All simple propositions are either affirmative or negative:

composition: man is rational unites the terms man and rational in an affirmative way.
division: no spider is an insect (or equivalently a spider is not an insect) divides the terms spider and insect in a negative way.
- depends on the verb copula: if the sentence can be equivalently rewritten using "is not", then it is negative

Aristotle's "2nd law of propositions":

for every affirmation, there is an ~~equal and~~ opposite negation, and vice versa.

not necessarily logically equivalent.

these pairs are called contradictories.

The quantity of a proposition is determined by the quantity of its subject.

Recall universal terms versus singular terms:

e.g., man and horse are universals, but this man and that horse are singulars.
May be negated: no horse is rational
The propositions no horse is rational and every horse is rational are contraries
How do contradictories and contraries differ?

Something may be said particularly of a universal subject:

some men are astronomers and some men are not astronomers
can best be interpreted as "at least some" or "there exists a" ( $\exists a\in A:P(a)$ )

A proposition is called indefinite if it does not have a quantifier (e.g., every, all', no, etc.)

In logic, these are treated as particular (when in doubt, interpret the statement to say the least)
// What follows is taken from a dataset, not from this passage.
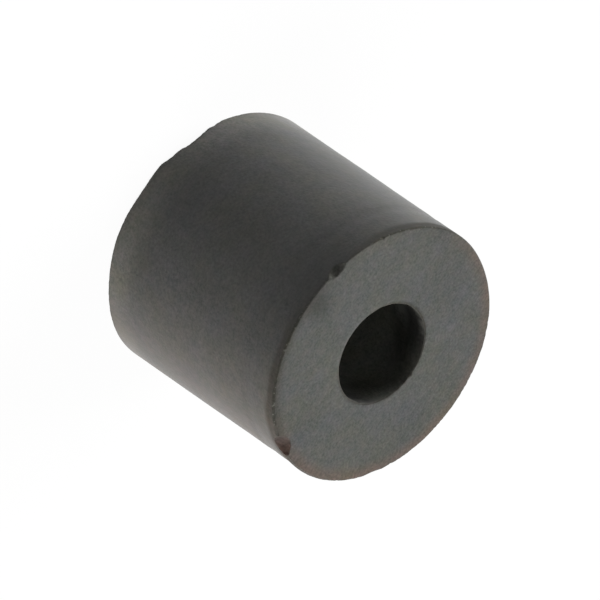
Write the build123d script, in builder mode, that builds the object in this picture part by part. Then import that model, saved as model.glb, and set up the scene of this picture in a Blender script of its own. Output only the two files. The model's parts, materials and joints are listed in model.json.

Sometimes difficult to determine quantity:

not every man is just → $\neg \left(\forall a:a{\text{ is just}}\right)$ $\neg \left(\forall a:a{\text{ is just}}\right)$
- logically equivalent to some man is not just → $\exists a:\neg \left(a{\text{ is just}}\right)$ (De Morgan's Law)
every man is not just → $\forall a:\neg \left(a{\text{ is just}}\right)$ $\forall a:\neg \left(a{\text{ is just}}\right)$
- ambiguity forces us to treat as some man is not just → $\exists a:\neg \left(a{\text{ is just}}\right)$ ???